Death and state funeral of Houari Boumédiène
- Date: 27 December 1978 (death) 29 December 1978 (funeral) 27 December 1978 – 5 February 1979 (mourning period)
- Venue: Palace of the People Djamaa el Kebir
- Location: Algiers, Algeria;
- Burial: El Alia Cemetery

= Death and state funeral of Houari Boumédiène =

On 27 December 1978, the Algerian president Houari Boumédiène died in office. He had previously served as Chairman of the Revolutionary Council (1965–1976) and subsequently as President of the Republic (1976–1978). During the final forty days of his life, he was critically ill. The announcement of his death was formally broadcast by the national radio at 08:00.

The Algerian government, which had pledged to continue the 13-year "socialist revolution", declared a period of 40 days of official mourning. Rabah Bitat, President of the People's National Assembly, was to serve as interim president for a period of up to 45 days.

Boumédiène's illness reportedly began suddenly following the conclusion of the Steadfastness and Confrontation Front Summit, held in Damascus. No official statement concerning his condition was issued at that time. He was treated discreetly in the Soviet Union in early October before returning to Algeria on 14 October. Late in the evening of 17 October, he suffered a cerebral stroke and entered a deep coma. This development marked the first instance in which Algerian television publicly alluded to the president's illness.

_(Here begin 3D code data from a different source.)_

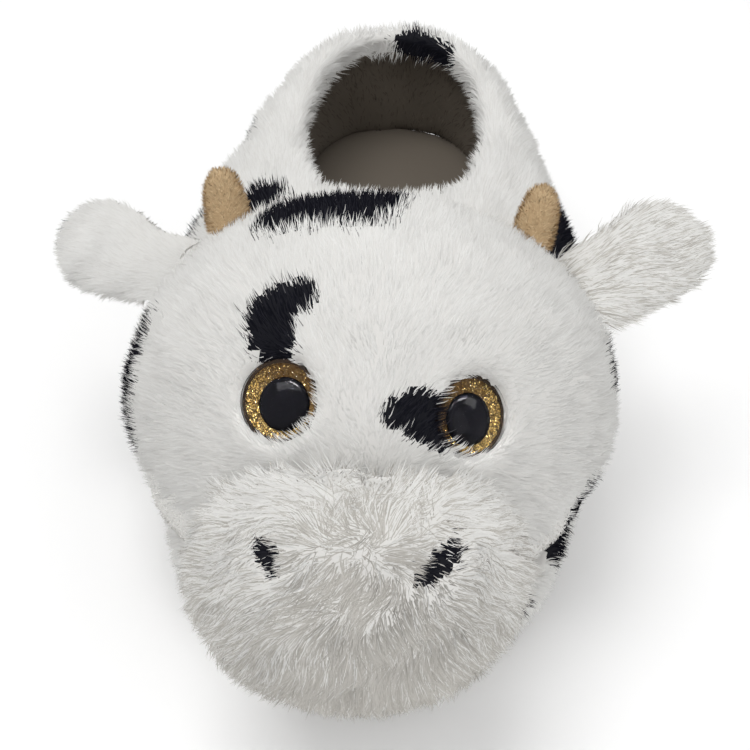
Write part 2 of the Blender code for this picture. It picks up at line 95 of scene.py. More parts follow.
# Colours of the hair
WHITES = ((0.715, 0.71, 0.69), (0.685, 0.678, 0.657), (0.65, 0.64, 0.617))
# The greys stand partly for the muzzle's own beige-grey tint and partly for painted shade on the muzzle's
# lower front and on the left ear
GREYS_TINT_AND_SHADE = ((0.515, 0.497, 0.463), (0.435, 0.416, 0.383))
BLACKS = ((0.0065, 0.0068, 0.010), (0.016, 0.016, 0.021))
SMOKES = ((0.085, 0.083, 0.088), (0.22, 0.215, 0.215))
TANS = ((0.54, 0.395, 0.235), (0.43, 0.30, 0.17), (0.63, 0.475, 0.295))
TAUPES = ((0.155, 0.133, 0.108), (0.115, 0.096, 0.076))

# Black spots as runs of (x, y, z, radius)
FACE_SPOTS = (
    ((-19.6, -61.0, 114.9, 5.0), (-24.7, -62.2, 112.2, 6.0), (-27.5, -64.7, 109.3, 6.8),
     (-26.4, -68.9, 106.0, 6.8), (-25.8, -73.0, 102.6, 5.2)),
    ((5.0, -89.2, 98.6, 1.0), (7.2, -88.7, 98.5, 2.9), (10.1, -87.9, 98.3, 4.6), (13.3, -86.6, 97.8, 6.0),
     (17.5, -85.5, 95.0, 7.0), (20.7, -86.2, 90.0, 4.0)),
    ((68.0, -26.0, 62.0, 8.5), (69.0, -20.0, 58.0, 8.5)),
    ((-64.2, -33.6, 80.4, 4.0), (-66.6, -39.7, 74.6, 6.0), (-69.1, -42.4, 66.1, 7.0),
     (-70.1, -45.0, 57.4, 7.0), (-68.2, -50.9, 50.0, 5.0)),
    ((66.5, -57.0, 41.0, 4.5), (60.5, -66.0, 39.0, 4.0)),
)
# The band over the face's crest, as (x, y, z, radius), with lengths along the shoe counted at a third
FACE_BAND = (((-31.0, -22.0, 111.5, 5.0), (-26.0, -21.5, 113.5, 6.0), (-17.0, -20.5, 116.0, 6.6),
              (-9.0, -18.5, 117.0, 7.4), (-1.0, -16.5, 116.0, 8.0)),)
BAND_STRETCH = np.array((1.0, 0.34, 1.0))
BODY_SPOTS = (
    ((-36.5, 15.0, 90.0, 7.0), (-41.0, 11.0, 87.0, 5.5)),
    ((50.0, 7.0, 85.0, 8.5), (54.0, 20.0, 78.0, 9.5), (57.0, 32.0, 70.0, 9.5), (59.0, 37.0, 60.0, 7.5)),
    ((4.0, 121.0, 74.0, 6.5), (15.0, 118.0, 73.0, 5.0)),
    ((45.0, 87.0, 41.0, 8.0), (42.0, 98.0, 40.0, 9.0)),
    ((57.0, 20.0, 30.0, 6.0), (53.0, 33.0, 23.0, 9.0), (51.0, 44.0, 18.0, 6.0)),
    ((41.0, 104.0, 9.0, 6.0), (36.0, 120.0, 18.0, 8.0)),
    ((-60.0, 22.0, 60.0, 11.0), (-61.0, 30.0, 50.0, 10.0)),
    ((-46.0, 74.0, 60.0, 9.0), (-44.0, 84.0, 52.0, 8.0)),
    ((-57.0, -2.0, 16.0, 9.0), (-54.0, 12.0, 20.0, 7.0)),
    ((-30.0, 128.0, 16.0, 8.0), (-20.0, 135.0, 22.0, 8.0)),
    ((10.0, 134.0, 46.0, 9.0), (16.0, 131.0, 38.0, 8.0)),
    ((60.0, -50.0, 19.0, 5.0), (57.5, -58.0, 17.0, 5.0)),
    ((45.0, -80.0, 19.0, 4.5), (40.0, -86.0, 18.0, 4.0)),
)
MUZZLE_SPOTS = (
    ((-25.6, -118.0, 84.2, 2.4), (-24.0, -121.6, 83.4, 3.0), (-21.8, -125.0, 82.2, 2.2)),
    ((26.4, -117.2, 83.9, 2.6), (22.7, -121.6, 83.4, 3.5), (18.9, -125.6, 82.5, 2.9),
     (15.8, -127.8, 81.9, 1.5)),
)
EAR_SPOTS = (((-88.0, 14.0, 72.0, 8.0), (-94.0, 20.0, 73.0, 8.5)),)

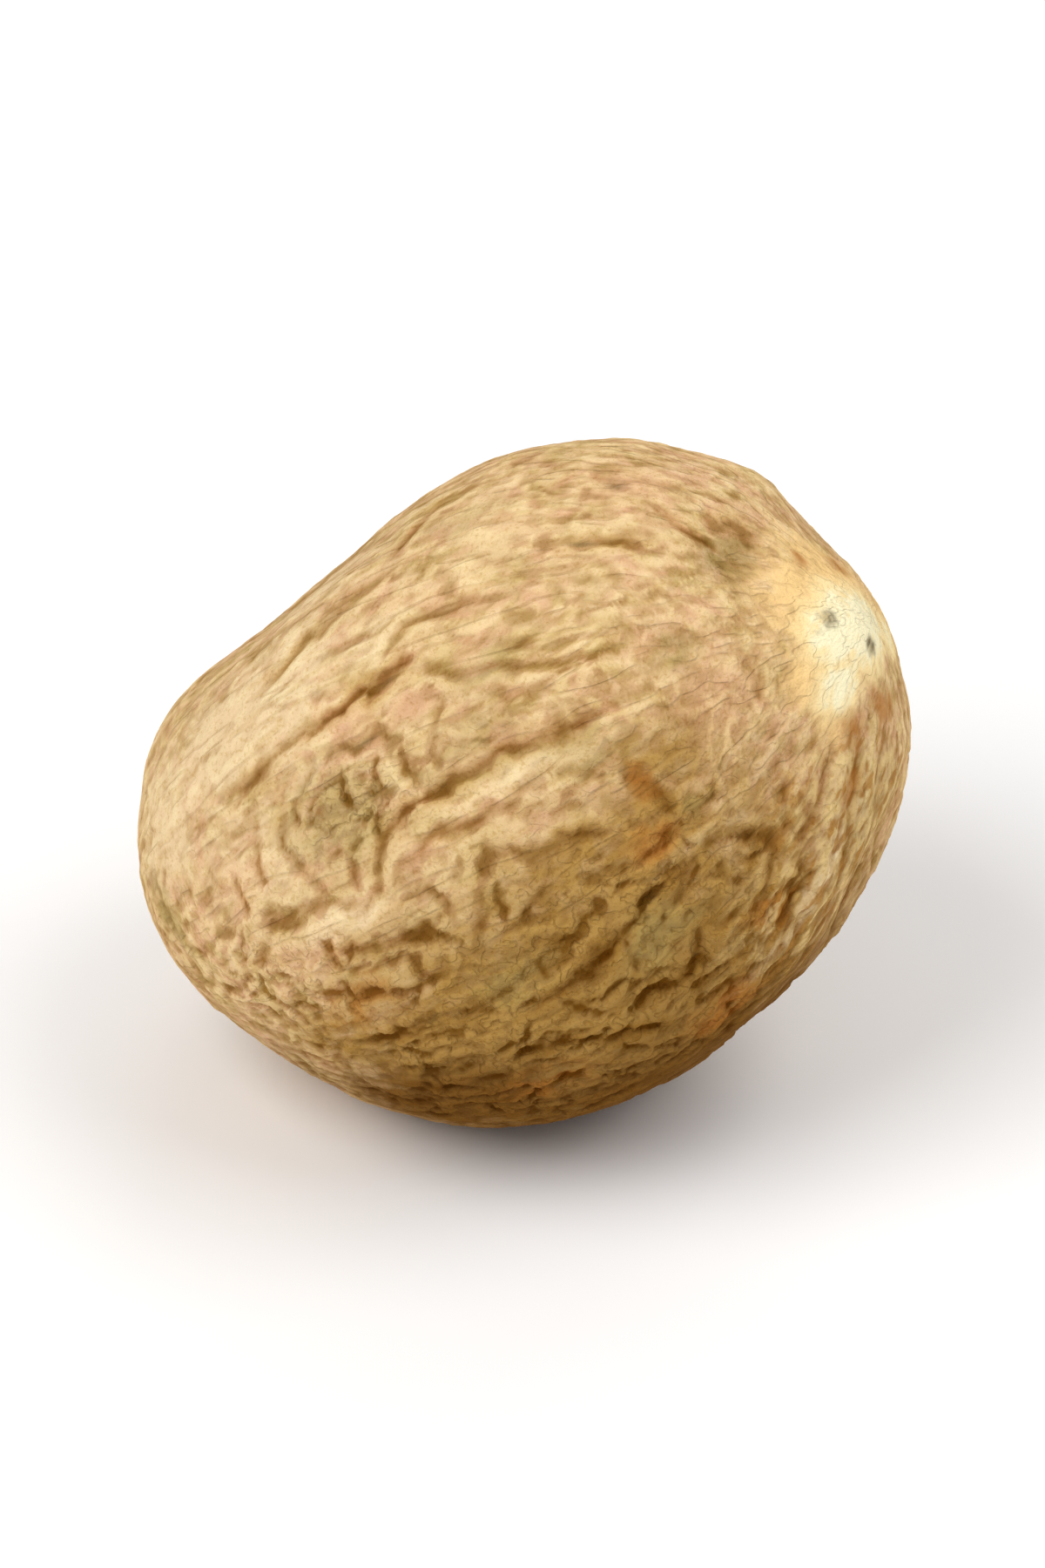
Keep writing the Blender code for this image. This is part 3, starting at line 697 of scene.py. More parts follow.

U.S. President Jimmy Carter issued a statement on the death of Houari Boumédiène. The Cuban government announced a three-day period of mourning.

== Funeral ==
=== Dignitaries ===
- Austria: Foreign Minister Willibald Pahr
- Bahrain: A delegation headed by Sheikh Mohamad bin Khalifa Al Khalifa, Minister of the Interior and Acting Minister of Foreign Affairs.
- China: A delegation led by Vice Premier Geng Biao.
- Cuba: A Party and government delegation headed by Vice President Juan Almeida and Politburo member Armando Hart.
- Cyprus: President Spyros Kyprianou
- France: Foreign Minister Jean François-Poncet
- West Germany: Foreign Minister Hans-Dietrich Genscher
- Guinea-Bissau: President Luís Cabral
- Democratic People's Republic of Korea: Pak Song-chol, special envoy of President Kim Il-sung.
- Lebanon: Prime Minister Salim Al-Huss
- Libya: Secretary General of the GPC Muammar Gaddafi
- Pakistan: President Zia-ul-Haq
- Palestine: Leader of the Palestine Liberation Organization, Yasser Arafat, and the second-in-command in the leadership of Fatah, Salah Khalaf.
- Soviet Union: Vice President Vasily Kuznetsov
- Spain: Foreign Minister Marcelino Oreja, 1st Marquess of Oreja
- Sudan: President Jaafar Nimeiry
- Syria: President Hafez al-Assad
- United Kingdom: Foreign Secretary David Owen
- United States: A U.S. delegation led by Treasury Secretary W. Michael Blumenthal.